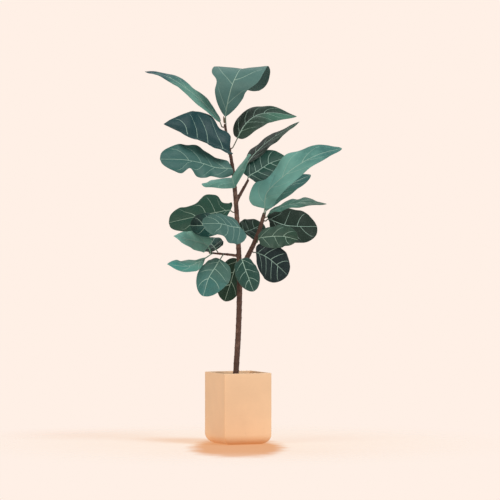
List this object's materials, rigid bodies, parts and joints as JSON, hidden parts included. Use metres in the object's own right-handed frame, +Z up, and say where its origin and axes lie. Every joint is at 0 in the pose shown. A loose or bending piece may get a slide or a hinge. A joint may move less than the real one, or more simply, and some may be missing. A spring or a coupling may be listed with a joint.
{
  "type": "potted fiddle leaf fig",
  "caption": "Young fiddle leaf fig tree with large leathery violin-shaped leaves, in a tall square terracotta-coloured ceramic planter filled with potting soil.",
  "frame": {"origin": "middle of the planter's flat underside, on the floor", "axes": "+Z up; the planter's sides lie along X and Y. The tree's fullest side faces between -X and -Y, 23.5 degrees round from -Y"},
  "size_m": [0.8513, 0.6066, 1.7726],
  "materials": {
    "planter_ceramic": "satin",
    "potting_mix": "matte",
    "bark": "matte",
    "bud_sheath": "matte",
    "leaf_crown_left": "satin",
    "leaf_crown_top": "satin",
    "leaf_upper_left": "satin",
    "leaf_upper_left_low": "satin",
    "leaf_upper_right": "satin",
    "leaf_upper_right_back": "satin",
    "leaf_mid_right_round": "satin",
    "leaf_right_long": "satin",
    "leaf_right_behind": "satin",
    "leaf_right_narrow": "satin",
    "leaf_mid_front": "satin",
    "leaf_left_large": "satin",
    "leaf_centre_front": "satin",
    "leaf_left_inner": "satin",
    "leaf_branch_left_up": "satin",
    "leaf_branch_behind": "satin",
    "leaf_branch_left_down": "satin",
    "leaf_low_left_front": "satin",
    "leaf_low_back": "satin",
    "leaf_low_centre": "satin",
    "leaf_right_low_dark": "satin",
    "leaf_right_mid": "satin",
    "leaf_right_large_dark": "satin",
    "leaf_centre_back": "satin"
  },
  "bodies": {
    "root": {"planter": "planter_ceramic", "potting_soil": "potting_mix", "stem": "bark", "terminal_bud": "bud_sheath", "leaf_crown_left": "leaf_crown_left", "leaf_crown_top": "leaf_crown_top", "leaf_upper_left": "leaf_upper_left", "leaf_upper_left_low": "leaf_upper_left_low", "leaf_upper_right": "leaf_upper_right", "leaf_upper_right_back": "leaf_upper_right_back", "leaf_mid_right_round": "leaf_mid_right_round", "leaf_right_long": "leaf_right_long", "leaf_right_behind": "leaf_right_behind", "leaf_right_narrow": "leaf_right_narrow", "leaf_mid_front": "leaf_mid_front", "leaf_left_large": "leaf_left_large", "leaf_centre_front": "leaf_centre_front", "leaf_left_inner": "leaf_left_inner", "leaf_branch_left_up": "leaf_branch_left_up", "leaf_branch_behind": "leaf_branch_behind", "leaf_branch_left_down": "leaf_branch_left_down", "leaf_low_left_front": "leaf_low_left_front", "leaf_low_back": "leaf_low_back", "leaf_low_centre": "leaf_low_centre", "leaf_right_low_dark": "leaf_right_low_dark", "leaf_right_mid": "leaf_right_mid", "leaf_right_large_dark": "leaf_right_large_dark", "leaf_centre_back": "leaf_centre_back"}
  },
  "joints": []
}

# # # #

Please quote the data above in full, with no line missing.

Task result
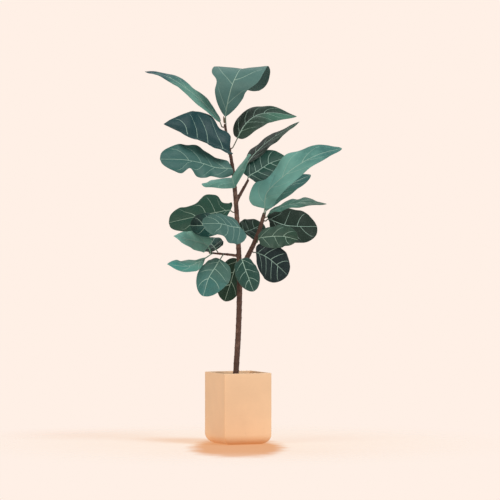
List this object's materials, rigid bodies, parts and joints as JSON, hidden parts included. Use metres in the object's own right-handed frame, +Z up, and say where its origin and axes lie. Every joint is at 0 in the pose shown. A loose or bending piece may get a slide or a hinge. A joint may move less than the real one, or more simply, and some may be missing. A spring or a coupling may be listed with a joint.
{
  "type": "potted fiddle leaf fig",
  "caption": "Young fiddle leaf fig tree with large leathery violin-shaped leaves, in a tall square terracotta-coloured ceramic planter filled with potting soil.",
  "frame": {"origin": "middle of the planter's flat underside, on the floor", "axes": "+Z up; the planter's sides lie along X and Y. The tree's fullest side faces between -X and -Y, 23.5 degrees round from -Y"},
  "size_m": [0.8513, 0.6066, 1.7726],
  "materials": {
    "planter_ceramic": "satin",
    "potting_mix": "matte",
    "bark": "matte",
    "bud_sheath": "matte",
    "leaf_crown_left": "satin",
    "leaf_crown_top": "satin",
    "leaf_upper_left": "satin",
    "leaf_upper_left_low": "satin",
    "leaf_upper_right": "satin",
    "leaf_upper_right_back": "satin",
    "leaf_mid_right_round": "satin",
    "leaf_right_long": "satin",
    "leaf_right_behind": "satin",
    "leaf_right_narrow": "satin",
    "leaf_mid_front": "satin",
    "leaf_left_large": "satin",
    "leaf_centre_front": "satin",
    "leaf_left_inner": "satin",
    "leaf_branch_left_up": "satin",
    "leaf_branch_behind": "satin",
    "leaf_branch_left_down": "satin",
    "leaf_low_left_front": "satin",
    "leaf_low_back": "satin",
    "leaf_low_centre": "satin",
    "leaf_right_low_dark": "satin",
    "leaf_right_mid": "satin",
    "leaf_right_large_dark": "satin",
    "leaf_centre_back": "satin"
  },
  "bodies": {
    "root": {"planter": "planter_ceramic", "potting_soil": "potting_mix", "stem": "bark", "terminal_bud": "bud_sheath", "leaf_crown_left": "leaf_crown_left", "leaf_crown_top": "leaf_crown_top", "leaf_upper_left": "leaf_upper_left", "leaf_upper_left_low": "leaf_upper_left_low", "leaf_upper_right": "leaf_upper_right", "leaf_upper_right_back": "leaf_upper_right_back", "leaf_mid_right_round": "leaf_mid_right_round", "leaf_right_long": "leaf_right_long", "leaf_right_behind": "leaf_right_behind", "leaf_right_narrow": "leaf_right_narrow", "leaf_mid_front": "leaf_mid_front", "leaf_left_large": "leaf_left_large", "leaf_centre_front": "leaf_centre_front", "leaf_left_inner": "leaf_left_inner", "leaf_branch_left_up": "leaf_branch_left_up", "leaf_branch_behind": "leaf_branch_behind", "leaf_branch_left_down": "leaf_branch_left_down", "leaf_low_left_front": "leaf_low_left_front", "leaf_low_back": "leaf_low_back", "leaf_low_centre": "leaf_low_centre", "leaf_right_low_dark": "leaf_right_low_dark", "leaf_right_mid": "leaf_right_mid", "leaf_right_large_dark": "leaf_right_large_dark", "leaf_centre_back": "leaf_centre_back"}
  },
  "joints": []
}